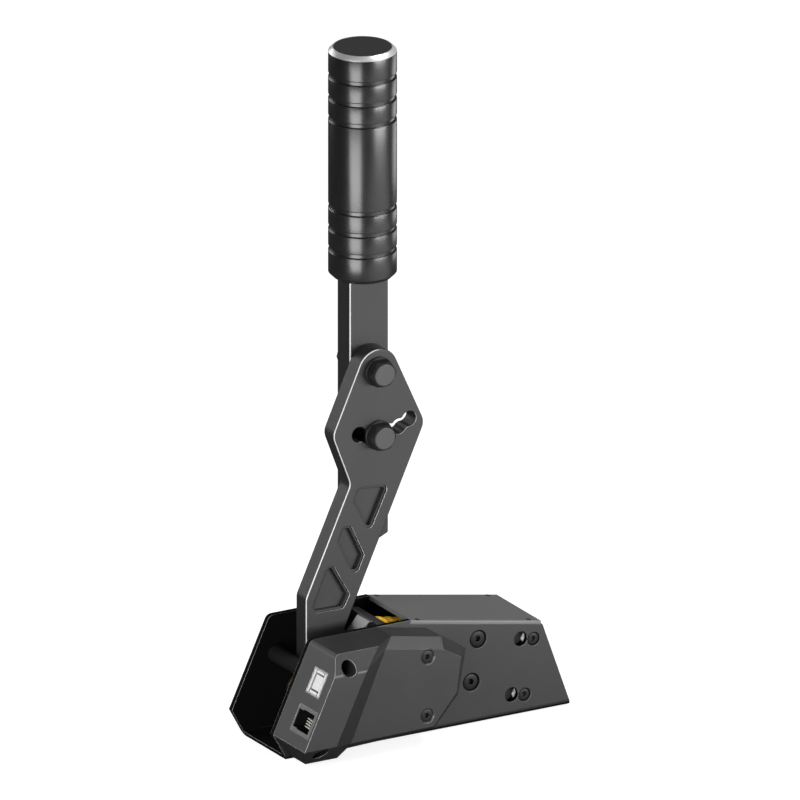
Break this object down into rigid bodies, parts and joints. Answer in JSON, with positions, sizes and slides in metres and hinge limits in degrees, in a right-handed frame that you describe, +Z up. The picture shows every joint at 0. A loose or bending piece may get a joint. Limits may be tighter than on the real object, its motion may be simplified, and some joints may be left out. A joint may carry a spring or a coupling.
{
  "type": "sim racing handbrake",
  "caption": "Pull lever with a tall round grip on a folded sheet base, pushing a sprung rod, with a side electronics housing and angle sensor.",
  "frame": {"origin": "centre of the four base bolts, on the underside of the base", "axes": "+Z up, +X towards the tail, the way the grip is pulled; the electronics housing is on -Y"},
  "size_m": [0.1739, 0.0835, 0.3631],
  "materials": {
    "base_black": "fine satin black powder coat",
    "cover_black": "fine satin black coat",
    "lever_black": "black anodised, satin",
    "bar_black": "black anodised, satin",
    "grip_black": "gloss black anodised with a polished top chamfer",
    "cap_black": "matte",
    "black_steel": "black oxide",
    "bright_steel": "plain machined",
    "zinc_steel": "bright zinc",
    "bronze": "sintered bronze",
    "block_alu": "machined, clear anodised",
    "dark_plate": "dark grey",
    "spring_yellow": "yellow enamel",
    "block_black": "black anodised",
    "rubber_black": "soft black",
    "housing_plastic": "fine moulded texture",
    "board_green": "solder mask",
    "chip_black": "moulded",
    "nickel": "nickel plated",
    "white_plastic": "ivory white",
    "jack_grey": "dark grey",
    "gold": "gold plated"
  },
  "bodies": {
    "base": {"chassis": "base_black", "base_nuts": "zinc_steel", "top_cover": "cover_black", "top_cover_screws": "black_steel", "pivot_bushes": "bronze", "spring": "spring_yellow", "guide_block": "block_black", "guide_bush": "bronze", "guide_screws": "black_steel", "end_block": "block_black", "end_block_screws": "black_steel", "stop_screw": "zinc_steel", "stop_lock_nut": "zinc_steel", "bump_pad": "rubber_black", "cross_standoffs": "zinc_steel", "standoff_screws": "black_steel", "front_stop_pin": "bright_steel", "stop_sleeve": "rubber_black", "stop_pin_screws": "black_steel", "electronics_housing": "housing_plastic", "housing_panel_screws": "black_steel", "housing_deep_screws": "black_steel", "circuit_board": "board_green", "board_spacers": "nickel", "board_screws": "zinc_steel", "angle_sensor": "chip_black", "controller_chip": "chip_black", "usb_socket": "nickel", "usb_insulator": "white_plastic", "modular_jack": "jack_grey", "jack_contacts": "gold"},
    "lever": {"lever_arm": "lever_black", "pivot_shaft": "bright_steel", "pivot_spacers": "bright_steel", "circlips": "black_steel", "sensor_magnet": "nickel"},
    "handle": {"handle_bar": "bar_black", "grip_sleeve": "grip_black", "grip_cap": "cap_black", "grip_bolt": "zinc_steel", "clamp_bolts": "black_steel", "bolt_washers": "black_steel", "clamp_nuts": "black_steel"},
    "plunger": {"push_block": "block_alu", "spring_plate": "dark_plate", "plunger_rod": "bright_steel", "rod_washer": "zinc_steel", "rod_nut": "zinc_steel"}
  },
  "joints": [
    {"name": "lever_pull", "type": "hinge", "parent": "base", "child": "lever", "pos_m": [-0.0505, 0, 0.0206], "axis": [0, 1, 0], "range_deg": [0, 12], "stiffness_Nm_per_rad": 120, "springref_deg": -2.12},
    {"name": "plunger_slide", "type": "slide", "parent": "base", "child": "plunger", "axis": [0.9839, 0, -0.1788], "range_m": [0, 0.0058], "deforming": ["spring"]},
    {"name": "handle_angle", "type": "hinge", "parent": "lever", "child": "handle", "pos_m": [-0.0196, 0, 0.1933], "axis": [0, 1, 0], "range_deg": [-32, 19]}
  ],
  "couplings": [
    {"joint": "plunger_slide", "follows": "lever_pull", "m_per_rad": 0.0272}
  ]
}
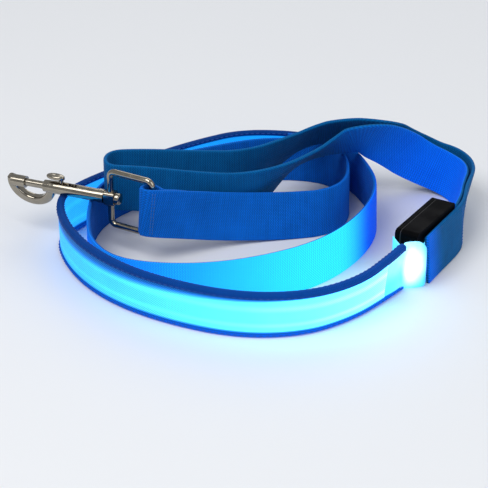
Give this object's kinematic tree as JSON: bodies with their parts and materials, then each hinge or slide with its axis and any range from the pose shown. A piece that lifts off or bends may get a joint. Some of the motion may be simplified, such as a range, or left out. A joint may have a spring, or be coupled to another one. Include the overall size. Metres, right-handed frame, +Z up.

------------------------------------------------

**Objective:** Go through the listing and copy all of it exactly.

**Right answer:**
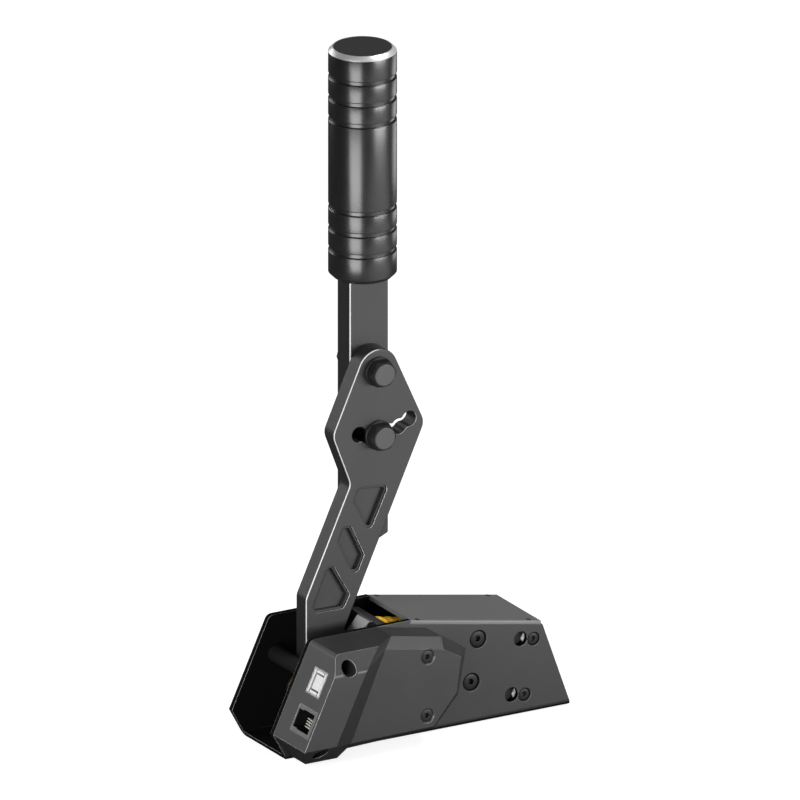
Break this object down into rigid bodies, parts and joints. Answer in JSON, with positions, sizes and slides in metres and hinge limits in degrees, in a right-handed frame that you describe, +Z up. The picture shows every joint at 0. A loose or bending piece may get a joint. Limits may be tighter than on the real object, its motion may be simplified, and some joints may be left out. A joint may carry a spring or a coupling.
{
  "type": "sim racing handbrake",
  "caption": "Pull lever with a tall round grip on a folded sheet base, pushing a sprung rod, with a side electronics housing and angle sensor.",
  "frame": {"origin": "centre of the four base bolts, on the underside of the base", "axes": "+Z up, +X towards the tail, the way the grip is pulled; the electronics housing is on -Y"},
  "size_m": [0.1739, 0.0835, 0.3631],
  "materials": {
    "base_black": "fine satin black powder coat",
    "cover_black": "fine satin black coat",
    "lever_black": "black anodised, satin",
    "bar_black": "black anodised, satin",
    "grip_black": "gloss black anodised with a polished top chamfer",
    "cap_black": "matte",
    "black_steel": "black oxide",
    "bright_steel": "plain machined",
    "zinc_steel": "bright zinc",
    "bronze": "sintered bronze",
    "block_alu": "machined, clear anodised",
    "dark_plate": "dark grey",
    "spring_yellow": "yellow enamel",
    "block_black": "black anodised",
    "rubber_black": "soft black",
    "housing_plastic": "fine moulded texture",
    "board_green": "solder mask",
    "chip_black": "moulded",
    "nickel": "nickel plated",
    "white_plastic": "ivory white",
    "jack_grey": "dark grey",
    "gold": "gold plated"
  },
  "bodies": {
    "base": {"chassis": "base_black", "base_nuts": "zinc_steel", "top_cover": "cover_black", "top_cover_screws": "black_steel", "pivot_bushes": "bronze", "spring": "spring_yellow", "guide_block": "block_black", "guide_bush": "bronze", "guide_screws": "black_steel", "end_block": "block_black", "end_block_screws": "black_steel", "stop_screw": "zinc_steel", "stop_lock_nut": "zinc_steel", "bump_pad": "rubber_black", "cross_standoffs": "zinc_steel", "standoff_screws": "black_steel", "front_stop_pin": "bright_steel", "stop_sleeve": "rubber_black", "stop_pin_screws": "black_steel", "electronics_housing": "housing_plastic", "housing_panel_screws": "black_steel", "housing_deep_screws": "black_steel", "circuit_board": "board_green", "board_spacers": "nickel", "board_screws": "zinc_steel", "angle_sensor": "chip_black", "controller_chip": "chip_black", "usb_socket": "nickel", "usb_insulator": "white_plastic", "modular_jack": "jack_grey", "jack_contacts": "gold"},
    "lever": {"lever_arm": "lever_black", "pivot_shaft": "bright_steel", "pivot_spacers": "bright_steel", "circlips": "black_steel", "sensor_magnet": "nickel"},
    "handle": {"handle_bar": "bar_black", "grip_sleeve": "grip_black", "grip_cap": "cap_black", "grip_bolt": "zinc_steel", "clamp_bolts": "black_steel", "bolt_washers": "black_steel", "clamp_nuts": "black_steel"},
    "plunger": {"push_block": "block_alu", "spring_plate": "dark_plate", "plunger_rod": "bright_steel", "rod_washer": "zinc_steel", "rod_nut": "zinc_steel"}
  },
  "joints": [
    {"name": "lever_pull", "type": "hinge", "parent": "base", "child": "lever", "pos_m": [-0.0505, 0, 0.0206], "axis": [0, 1, 0], "range_deg": [0, 12], "stiffness_Nm_per_rad": 120, "springref_deg": -2.12},
    {"name": "plunger_slide", "type": "slide", "parent": "base", "child": "plunger", "axis": [0.9839, 0, -0.1788], "range_m": [0, 0.0058], "deforming": ["spring"]},
    {"name": "handle_angle", "type": "hinge", "parent": "lever", "child": "handle", "pos_m": [-0.0196, 0, 0.1933], "axis": [0, 1, 0], "range_deg": [-32, 19]}
  ],
  "couplings": [
    {"joint": "plunger_slide", "follows": "lever_pull", "m_per_rad": 0.0272}
  ]
}
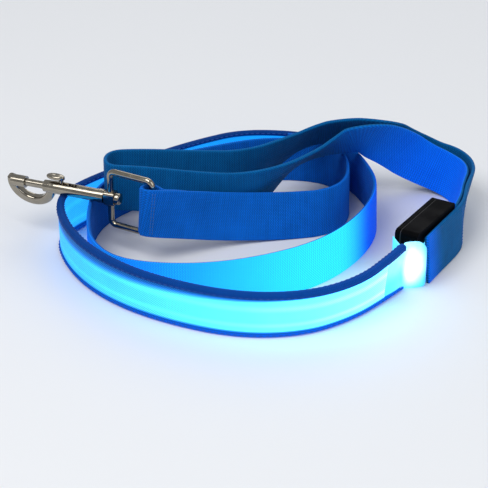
Give this object's kinematic tree as JSON: bodies with their parts and materials, then each hinge or slide with its axis and any range from the pose shown. A piece that lifts off or bends may get a joint. Some of the motion may be simplified, such as a range, or left out. A joint may have a spring, or be coupled to another one. Include the overall size. Metres, right-handed frame, +Z up.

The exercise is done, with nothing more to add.